While Oremus was immediately drawn to being an EMT, the same can’t be said for cross country. In seventh grade she was mainly focused on soccer, using track just as a way to stay in shape for the upcoming season.

However, this changed when she reached high school.

“My high school track coach said to me, ‘Lindsey, I’m going to be honest with you I don’t think you are going play on the women’s soccer team,’” Oremus said. “I was ticked at the time. You don’t want to hear that.”

She ended up taking her coach’s advice and participated in the track team’s preseason training. Oremus began to warm up to becoming a runner, but joining the team came with a stipulation.

“I told my coach that I don’t want to run cross country,” Oremus said. “I don’t want to be running six, seven, eight miles a day. He told me not to worry, but literally two weeks into the season I was up to eight miles.”

However, at that point she said she had fallen in love with the sport. Though Oremus describes cross country as challenging, it is still something she enjoys, much like her job in the ambulance.

“It is something that isn’t only physically tough, it is really mentally tough too,” Oremus said. “There are a lot of days that are a grind. You don’t want to get up on a Sunday and go run 13 miles. It is an accumulation of physical toughness, mental toughness and the ability to succeed individually.”

As Oremus ran for her high school cross country team, she discovered that she had a natural talent.

“I am reading a book about how your body determines what you are going to be, and I think I was made to be a runner,” Oremus said.

Head Coach Melody O’Reilly outlined what makes somebody a great runner.

“Runners come in all shapes and sizes,” O’Reilly said. “I think what makes a good runner is someone who has a lot of heart. They have an inner drive to win and to push forward. They have to have confidence.“

That is what she sees in Oremus.

“She has a lot of those things,” O’Reilly said. “She has a very strong will to want to be good. To compete at this level you have to have that drive to want to win.”

This drive to win is what Oremus keeps in her mind during every race.

“When it gets down to it, it is a race and you want to win,” Oremus said. “I’m not dumb, there are races I am not going to win and I know that, but when I am running it is always in my head, ‘How high can I finish in this race?’”

This drive is something Harmon admires in her co-captain.

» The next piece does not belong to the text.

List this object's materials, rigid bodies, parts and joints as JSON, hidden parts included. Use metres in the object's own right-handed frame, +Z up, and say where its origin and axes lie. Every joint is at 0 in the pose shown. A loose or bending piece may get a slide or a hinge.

“She is definitely one of the most resilient runners I have ever met,” Harmon said. “She has had a lot of great successes. I know she has struggled sometimes but she always finds a way to make things positive. She has a lot of grit.”

After a race, Oremus said she can often be her toughest critic.

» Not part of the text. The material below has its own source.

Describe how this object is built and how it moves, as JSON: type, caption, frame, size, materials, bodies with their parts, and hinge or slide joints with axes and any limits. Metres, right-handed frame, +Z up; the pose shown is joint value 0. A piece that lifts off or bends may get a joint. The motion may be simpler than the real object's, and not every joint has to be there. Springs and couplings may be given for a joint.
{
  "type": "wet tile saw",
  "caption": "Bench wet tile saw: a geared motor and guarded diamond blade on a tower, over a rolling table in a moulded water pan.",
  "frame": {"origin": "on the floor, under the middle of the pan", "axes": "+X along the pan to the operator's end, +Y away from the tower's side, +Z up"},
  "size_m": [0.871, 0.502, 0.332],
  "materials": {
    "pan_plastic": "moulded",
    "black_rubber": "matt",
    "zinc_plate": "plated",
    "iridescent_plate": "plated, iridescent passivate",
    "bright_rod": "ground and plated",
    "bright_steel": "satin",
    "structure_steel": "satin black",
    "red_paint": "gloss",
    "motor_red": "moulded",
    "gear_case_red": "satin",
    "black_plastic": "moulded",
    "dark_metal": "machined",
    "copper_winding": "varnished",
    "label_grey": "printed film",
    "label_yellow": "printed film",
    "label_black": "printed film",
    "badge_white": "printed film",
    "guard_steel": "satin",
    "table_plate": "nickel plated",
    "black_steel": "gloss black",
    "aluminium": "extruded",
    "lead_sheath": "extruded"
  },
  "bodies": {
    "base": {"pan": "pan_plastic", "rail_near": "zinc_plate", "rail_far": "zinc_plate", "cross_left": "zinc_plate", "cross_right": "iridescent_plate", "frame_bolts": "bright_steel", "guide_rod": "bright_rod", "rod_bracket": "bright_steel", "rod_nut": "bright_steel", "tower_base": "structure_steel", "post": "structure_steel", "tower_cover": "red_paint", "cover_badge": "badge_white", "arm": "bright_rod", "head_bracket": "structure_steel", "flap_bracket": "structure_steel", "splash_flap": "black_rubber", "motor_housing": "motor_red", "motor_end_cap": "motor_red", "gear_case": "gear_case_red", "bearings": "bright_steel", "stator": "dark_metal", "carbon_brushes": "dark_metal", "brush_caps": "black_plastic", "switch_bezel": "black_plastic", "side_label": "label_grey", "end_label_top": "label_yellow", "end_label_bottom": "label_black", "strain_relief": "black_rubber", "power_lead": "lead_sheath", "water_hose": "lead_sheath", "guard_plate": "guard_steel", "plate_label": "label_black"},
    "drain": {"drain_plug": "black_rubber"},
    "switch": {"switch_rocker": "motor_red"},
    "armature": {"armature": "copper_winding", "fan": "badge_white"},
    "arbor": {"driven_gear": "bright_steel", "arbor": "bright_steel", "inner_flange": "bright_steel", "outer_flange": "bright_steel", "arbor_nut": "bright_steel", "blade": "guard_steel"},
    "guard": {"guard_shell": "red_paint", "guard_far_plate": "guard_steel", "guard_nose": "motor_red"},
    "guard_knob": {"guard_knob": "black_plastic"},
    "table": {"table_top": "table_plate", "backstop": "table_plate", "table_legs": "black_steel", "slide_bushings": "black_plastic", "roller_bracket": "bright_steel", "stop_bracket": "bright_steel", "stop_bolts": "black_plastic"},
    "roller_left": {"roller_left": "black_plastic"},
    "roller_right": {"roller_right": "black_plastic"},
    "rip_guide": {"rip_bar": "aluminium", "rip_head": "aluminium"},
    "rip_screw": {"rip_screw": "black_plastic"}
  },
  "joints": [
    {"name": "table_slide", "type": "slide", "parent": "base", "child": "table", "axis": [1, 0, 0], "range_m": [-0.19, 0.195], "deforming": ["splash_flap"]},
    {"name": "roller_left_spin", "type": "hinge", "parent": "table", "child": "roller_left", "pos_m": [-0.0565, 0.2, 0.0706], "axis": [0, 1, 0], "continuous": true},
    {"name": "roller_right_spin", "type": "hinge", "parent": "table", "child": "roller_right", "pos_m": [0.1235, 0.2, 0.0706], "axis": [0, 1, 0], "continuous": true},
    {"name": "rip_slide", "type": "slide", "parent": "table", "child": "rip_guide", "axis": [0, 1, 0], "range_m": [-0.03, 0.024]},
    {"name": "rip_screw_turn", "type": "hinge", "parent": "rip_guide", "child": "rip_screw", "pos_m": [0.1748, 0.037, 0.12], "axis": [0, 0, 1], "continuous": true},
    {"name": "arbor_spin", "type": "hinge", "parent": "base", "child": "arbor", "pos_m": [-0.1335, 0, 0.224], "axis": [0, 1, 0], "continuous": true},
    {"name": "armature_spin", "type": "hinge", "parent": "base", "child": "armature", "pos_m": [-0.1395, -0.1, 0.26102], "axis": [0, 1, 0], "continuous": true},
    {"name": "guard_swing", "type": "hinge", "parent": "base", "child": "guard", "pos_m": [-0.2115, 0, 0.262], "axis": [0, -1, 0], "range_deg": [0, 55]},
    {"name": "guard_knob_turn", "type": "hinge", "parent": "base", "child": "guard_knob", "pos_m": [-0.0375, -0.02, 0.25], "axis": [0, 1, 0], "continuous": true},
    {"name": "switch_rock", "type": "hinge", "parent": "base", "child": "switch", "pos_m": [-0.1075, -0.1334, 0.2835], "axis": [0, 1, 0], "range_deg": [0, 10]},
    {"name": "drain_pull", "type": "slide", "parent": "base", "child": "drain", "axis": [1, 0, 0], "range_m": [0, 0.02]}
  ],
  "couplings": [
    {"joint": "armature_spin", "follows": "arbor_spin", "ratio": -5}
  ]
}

“If I run well, I am super happy and elated,” Oremus said. “When I run crappy, I shut down, and that is one of my biggest struggles. I beat myself up more than anyone else can. After a meet a few weeks ago, I just shut down for three days and didn’t want to talk to anybody.”

Luckily for her she doesn’t have to look far after a race for reassurance. Her boyfriend is junior John Walker, a member of the men’s track team. Oremus said he is always the first person she turns to once she crosses the finish line.

“He is my teammate,” Oremus said. “We are on the track together all of the time. We do all of our summer training together. He gets me through a lot of the obstacles I am facing mentally. He helps me get through the worst days and is right there with me for the best days.”

Even though Oremus is graduating, O’Reilly isn’t necessarily worried about the future of the team.

“Things will be a little bit different,” O’Reilly said. “We have some strong leaders who will be coming back next year. We have some captains coming up who have a similar temperament to Lindsey and who have looked to her to see what they should be like.”

Now that her four years are over, Oremus can look back on all those cold winter mornings spent running around campus and ask herself if she would do it all again.

“One hundred percent,” Oremus said. “I am not going to say I wouldn’t change a thing, but there are a lot of good memories I am going to take away, and a lot of friends who I am going to have for life.”